John Heywood (c. 1497 – c. 1580) was an English writer known for his plays, poems, and collection of proverbs. Although he is best known as a playwright, he was also active as a musician and composer, though no musical works survive.
Heywood was born in 1497, probably in Coventry, and moved to London some time in his late teens. He spent time at Broadgate Hall, Oxford, and was active at the royal court by 1520 as a singer. He did not have the education of some of his peers; he was very intelligent, as can be seen by his translation of Johan Johan from the original French La Farce du paste. By 1519, he was being paid 100 shillings four times a year for being a 'synger' in the royal court of Henry VIII. In 1523 Heywood became a member of the Mercers' Company in London. He began receiving a salary as a virginal player in 1527. By 1523, records of London Freemans indicate, John Heywood was married to Elizabeth Rastell, daughter of John Rastell the printer. Through this marriage, Heywood entered into a very dramatic family. Rastell was a composer of interludes and was the first publisher of plays in England. When Rastell built his own house in Finsbury Fields, he built a stage explicitly for the performance of plays, and his wife made costumes. It appears that the whole family, including Thomas More, were involved in these productions. In this private theatre, Heywood found an audience for his early works, and a strong artistic influence in his father-in-law. In the 1520s and 1530s, he was writing and producing interludes for the royal court. He enjoyed the patronage of Edward VI and Mary I, writing plays to present at court. While some of his plays call for music, no songs or texts survive.
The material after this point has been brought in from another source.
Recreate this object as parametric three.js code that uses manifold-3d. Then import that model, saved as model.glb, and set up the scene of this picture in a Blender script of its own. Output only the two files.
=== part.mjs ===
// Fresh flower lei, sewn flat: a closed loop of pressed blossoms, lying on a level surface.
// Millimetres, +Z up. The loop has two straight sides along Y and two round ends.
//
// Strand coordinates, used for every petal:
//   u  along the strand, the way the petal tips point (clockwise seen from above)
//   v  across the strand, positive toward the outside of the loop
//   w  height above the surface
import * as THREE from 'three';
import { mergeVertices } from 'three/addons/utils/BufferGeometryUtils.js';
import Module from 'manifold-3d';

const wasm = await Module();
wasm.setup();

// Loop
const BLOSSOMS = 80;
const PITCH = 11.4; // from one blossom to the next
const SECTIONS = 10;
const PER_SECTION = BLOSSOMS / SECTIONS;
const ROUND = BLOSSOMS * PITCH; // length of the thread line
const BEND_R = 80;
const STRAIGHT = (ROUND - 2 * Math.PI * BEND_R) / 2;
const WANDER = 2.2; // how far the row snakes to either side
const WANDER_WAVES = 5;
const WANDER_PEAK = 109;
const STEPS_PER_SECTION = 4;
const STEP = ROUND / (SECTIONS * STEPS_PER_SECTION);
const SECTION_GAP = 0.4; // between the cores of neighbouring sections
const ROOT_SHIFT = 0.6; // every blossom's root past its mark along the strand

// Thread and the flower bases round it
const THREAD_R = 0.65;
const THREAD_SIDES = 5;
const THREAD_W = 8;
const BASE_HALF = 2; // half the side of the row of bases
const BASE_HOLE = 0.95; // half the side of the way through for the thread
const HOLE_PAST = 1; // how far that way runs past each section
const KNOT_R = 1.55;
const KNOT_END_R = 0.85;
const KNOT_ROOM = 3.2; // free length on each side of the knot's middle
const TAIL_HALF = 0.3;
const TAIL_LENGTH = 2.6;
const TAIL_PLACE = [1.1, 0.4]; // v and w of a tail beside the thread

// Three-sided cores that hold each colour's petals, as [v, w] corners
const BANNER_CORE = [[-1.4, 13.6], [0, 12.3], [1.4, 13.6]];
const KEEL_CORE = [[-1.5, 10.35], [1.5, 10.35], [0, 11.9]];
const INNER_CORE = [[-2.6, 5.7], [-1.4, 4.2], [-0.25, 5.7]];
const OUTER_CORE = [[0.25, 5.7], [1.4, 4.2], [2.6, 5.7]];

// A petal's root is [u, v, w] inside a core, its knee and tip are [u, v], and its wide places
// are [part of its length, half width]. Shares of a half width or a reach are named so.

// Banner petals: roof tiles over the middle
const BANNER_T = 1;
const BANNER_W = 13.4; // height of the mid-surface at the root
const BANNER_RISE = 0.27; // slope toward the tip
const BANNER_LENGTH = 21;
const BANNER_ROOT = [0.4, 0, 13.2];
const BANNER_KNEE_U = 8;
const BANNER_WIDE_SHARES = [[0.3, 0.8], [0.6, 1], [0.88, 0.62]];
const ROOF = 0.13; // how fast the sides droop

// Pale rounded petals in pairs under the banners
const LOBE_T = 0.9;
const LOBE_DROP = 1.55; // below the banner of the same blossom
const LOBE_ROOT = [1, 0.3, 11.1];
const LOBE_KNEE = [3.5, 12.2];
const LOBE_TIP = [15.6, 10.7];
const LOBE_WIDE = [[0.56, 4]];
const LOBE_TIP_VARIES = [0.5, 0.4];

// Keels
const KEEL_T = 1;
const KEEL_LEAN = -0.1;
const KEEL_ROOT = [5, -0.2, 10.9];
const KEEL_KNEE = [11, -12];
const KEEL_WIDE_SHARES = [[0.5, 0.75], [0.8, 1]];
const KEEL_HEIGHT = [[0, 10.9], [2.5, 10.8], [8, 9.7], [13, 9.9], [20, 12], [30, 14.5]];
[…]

Heywood was retained at four subsequent royal courts (Henry, Edward, Mary, Elizabeth), despite the unpopular political views of his family and him. Heywood was a devout Catholic, and there are signs that he was a favourite of King Henry despite his political beliefs (Henry despite his split with Rome was a staunch believer in the Catholic faith). In 1530, he was made the Common Measurer of the Mercer company, though he didn't appear to work with cloth in any way in his career. In 1533, he received a gilt cup from the king. Heywood was in a politically unstable environment during the creation of the Church of England, and he was not timid about letting his political views be known. Greg Walker notes that Heywood wrote a poem in defence of Princess Mary shortly after she was disinherited. In plays like the Four PP (pronounced "pees", plural of the name of the letter P), Heywood takes a page from Chaucer's book in representing a corrupt Pardoner, but at the end of the play the Pedler chastises the Pothecary for "raylynge her openly / At pardons and relyques so leudly" (lines 1199–1200). Heywood's representations in his plays cater to popular tastes but contain an undercurrent of Catholic conservatism. The Palmer ends the play with the blessing "besechynge our lorde to prosper you all / In the fayth of hys churche universall" (line 1234). Walker reads this as an indication of Heywood's desire to persuade the King to avoid creating any sort of schism. Heywood is therefore more conciliatory than his famous uncle-in-law Thomas More, who was executed for his religious beliefs in the face of Henry VIII's changes. Heywood was arrested in a plot in 1543 to arraign Archbishop Cranmer for heresy, and walked to the gallows; a contemporary writer, Sir John Harington, observed that Heywood "escaped hanging with his mirth" (7). Heywood was most successful in Mary's court. Though Heywood had performed for Elizabeth's court, he was forced to flee England because of the Act of Uniformity against Catholics in 1564. He died in Mechelen, in present-day Belgium.